No doubt a few people feel very strongly about this. But the force of the opposition to Mr Cameron, I suspect, stems more from the fact he has made the issue a priority, rather than because opposing it is a priority for all but those tiny few.

I have some sympathy for the Prime Minister's view that it's the right thing to do. But practically no one but him and Mr Tatchell had this high on their list of wrongs to be righted, or inequalities to be addressed. If he thought it would do something to show that Tories are not illiberal or opposed to minority groups from whom they have struggled to obtain support, it has spectacularly backfired.

Many aspects of the grassroots rebellion, and other leadership challengers, whether the improbable Adam Afriye or the altogether more threatening (from Mr Cameron's point of view) figure of Boris Johnson, have sprung up because rank-and-file Tories see the Prime Minister's position on the issue as indicative of skewed priorities. It is a metropolitan, liberal interest which doesn't matter to most people – gay or straight – nearly as much as more basic concerns.

Politically, they see it as every bit as daft as Nick Clegg selecting reform of the House of Lords or a poll on AV as his price for joining the Coalition, rather than choosing more popular measures such as fulfilling his pledge on tuition fees.

There are many other inequalities the Government might have chosen to address, and which Conservatives would have been delighted to challenge. Reform of the tax and benefits system, which has a marginal effect on the poorest people in society, say, or doing something about the extortionate price of fuel (which a report last week concluded was almost entirely due to taxes), with its catastrophic impact on rural communities, food prices and almost everything else.

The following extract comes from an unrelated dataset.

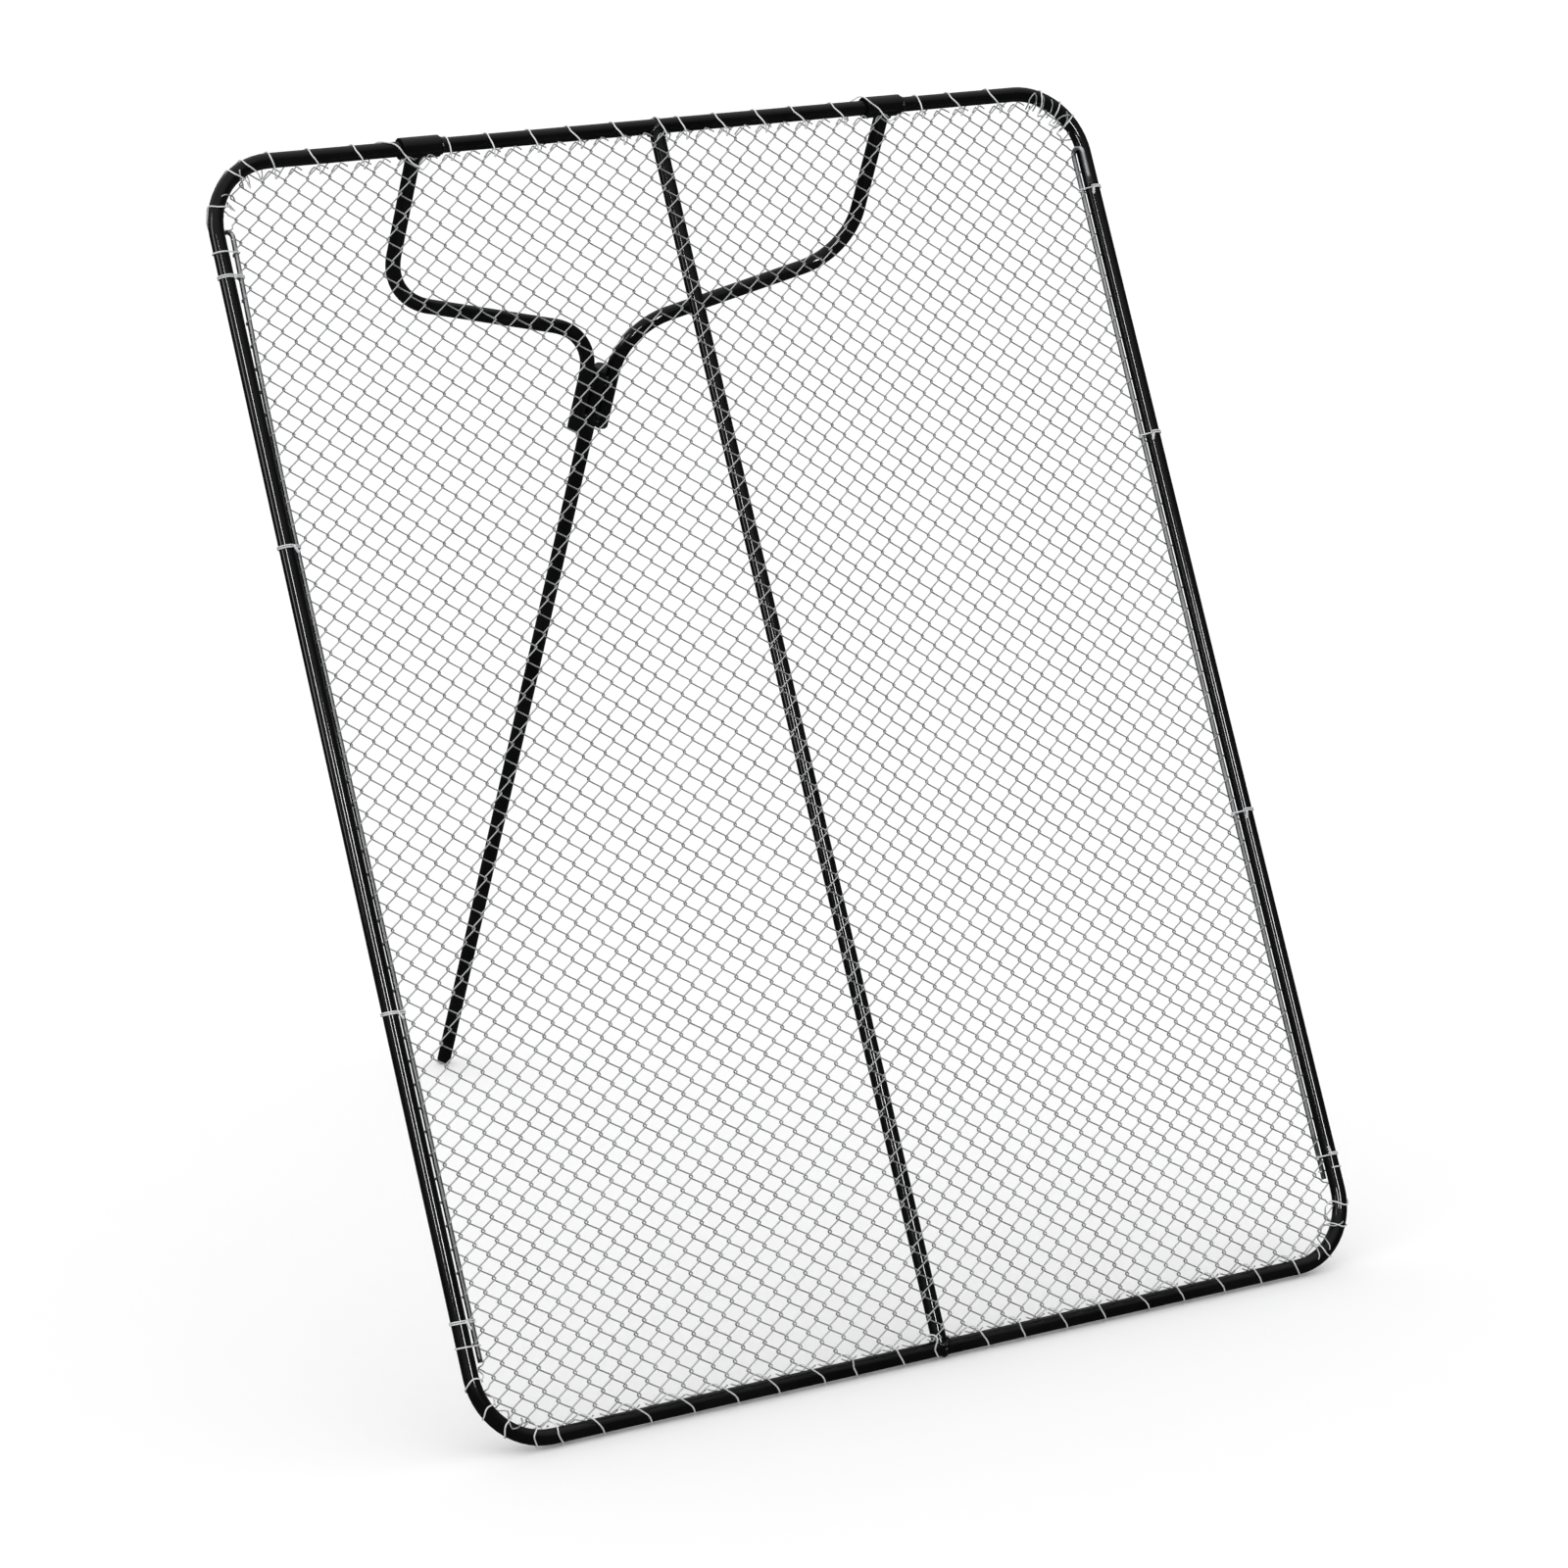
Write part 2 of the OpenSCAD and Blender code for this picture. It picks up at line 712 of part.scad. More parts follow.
frame_left_half();
frame_right_half();
frame_seam_top();
frame_seam_bottom();
centre_post();
post_weld_top();
post_weld_bottom();
sleeve_stop_left();
sleeve_stop_right();
chain_link_net();
edge_rod_left();
edge_rod_right();
rod_ties_left();
rod_ties_right();
lacing_top();
lacing_bottom();
corner_lacing_top_left();
corner_lacing_top_right();
corner_lacing_bottom_left();
corner_lacing_bottom_right();
hinge_sleeve_left();
hinge_sleeve_right();
stand_arm_left();
stand_arm_right();
arm_weld_left();
arm_weld_right();
stand_leg();
leg_weld_beads();
leg_top_plug();
foot_plug();
arm_plug_left();
arm_plug_right();
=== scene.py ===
# %% [markdown]
# # A standing wire screen
# A chain-link net is laced into a black tube frame that leans back on a hinged stand. The CAD
# solids give every tube, sleeve and plug its place. Here they get their finishes, and everything
# made of wire is woven, wound or bent again at its real fineness: the zigzag wires of the net, the
# rods up its sides, the ties, the lacing, and the rippled weld beads.

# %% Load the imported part
import json
import math

import bpy
import numpy as np
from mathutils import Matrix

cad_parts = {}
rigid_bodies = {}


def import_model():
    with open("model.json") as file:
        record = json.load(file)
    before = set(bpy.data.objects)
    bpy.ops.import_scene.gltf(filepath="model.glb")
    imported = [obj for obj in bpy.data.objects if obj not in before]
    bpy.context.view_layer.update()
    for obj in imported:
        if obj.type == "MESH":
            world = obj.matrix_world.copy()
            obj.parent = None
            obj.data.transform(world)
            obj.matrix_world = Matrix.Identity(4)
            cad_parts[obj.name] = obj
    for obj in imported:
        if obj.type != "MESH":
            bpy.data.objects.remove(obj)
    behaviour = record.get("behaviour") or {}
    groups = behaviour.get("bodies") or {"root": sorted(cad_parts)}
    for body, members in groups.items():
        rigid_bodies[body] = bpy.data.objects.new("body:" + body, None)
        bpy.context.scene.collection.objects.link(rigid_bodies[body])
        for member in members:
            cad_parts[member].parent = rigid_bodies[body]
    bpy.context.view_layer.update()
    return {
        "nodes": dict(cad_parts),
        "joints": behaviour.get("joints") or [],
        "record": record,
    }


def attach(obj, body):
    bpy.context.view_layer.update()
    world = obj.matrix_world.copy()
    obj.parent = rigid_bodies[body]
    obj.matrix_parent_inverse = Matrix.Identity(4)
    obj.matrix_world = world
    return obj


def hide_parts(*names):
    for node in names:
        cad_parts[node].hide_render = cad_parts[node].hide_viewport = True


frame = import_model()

nodes = frame["nodes"]
scene = bpy.context.scene

# %% [markdown]
# ## The panel's own ruler
# The frame leans, so nothing on it is level. A maker would lay it flat on a bench, and so does this
# cell: u runs across from the centre line, v up from the middle, w out of the front, all in
# millimetres from the axes of the rails. One function then leans a whole array of bench points up
# into the scene, which keeps every later formula flat and simple.
#
# The lean isn't typed in. The stand turns on the top rail, so the hinge gives that rail's axis, and
# the flat end of the foot faces down the leg. Panel and leg stand 50 degrees apart, so the rest of
# the half turn is the lean.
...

But instead of tackling popular issues, Mr Cameron has chosen to concentrate on the dinner party topics of Notting Hill, where saving the planet, gay rights and liberal interventions in foreign countries are a big deal, but the subject of whether you can afford to fill the car, or buy the children new shoes, doesn't pop up that often. Even many of those who don't mind gay marriage find it baffling that a Tory leader should concentrate on that issue at a time like this. It's not so much the policy's unpopularity is damaging Mr Cameron, more his placing it above bread-and-butter issues is evidence that he's out of touch.